First approach to dealing with a chronically ill pupil
There are 6 steps that you can take to help you deal with a sick pupil in your school or classroom. You can follow these 6 steps from the moment you learn that a pupil is ill.
For a more detailed explanation, download the information brochure ‘Caring about, taking care of’. This booklet has been written to inform teachers about the consequences of illness and treatment for education.
Step I: Talk to parents
Assign one person in the school to contact the parents and make sure you inform each other about everything concerning the education and illness of the pupil.
Step II: Arrange internal and external support
Schools vary in the way colleagues pass on important information. This also depends on agreements with parents. If you need practical or emotional support, discuss this with the members of your team. An internal school counsellor or coordinator may also play an important role.
Step III: Inform classmates
If the illness and its consequences will be noticeable for classmates, it is important to inform them.
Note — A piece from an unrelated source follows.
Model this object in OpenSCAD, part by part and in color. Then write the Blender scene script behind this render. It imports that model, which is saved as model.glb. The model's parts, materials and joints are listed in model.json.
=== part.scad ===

This prevents misunderstanding or feelings of injustice, which may lead to bullying. Informing classmates may also evoke sympathy.
Step IV: Agree on how to keep in touch with the sick pupil
Expressions of support and concern from classmates and peers are important for a sick pupil. In the case of a long-term absence, the chances are that contact will deteriorate. As a teacher, you can play an important role in keeping in touch with the sick pupil. You can organise contact, for example by regularly sending emails or visiting the sick pupil.
Step V: Don’t forget the siblings
Siblings of the sick pupil can be confronted with feelings of sadness, anxiety or anger. The changes in their home environment will often involve less structure and stability. Therefore, fixed school structures may be helpful.
Step VI: Don’t forget the upbringing
When parents and grandparents are confronted with a child who is ill, a lot of attention is paid to the illness, the treatment and its consequences. As a result, the child’s upbringing may be relegated to second place. However, as with any child, it is important for children with a chronic illness to experience rules and limits and teachers can play an important role in this.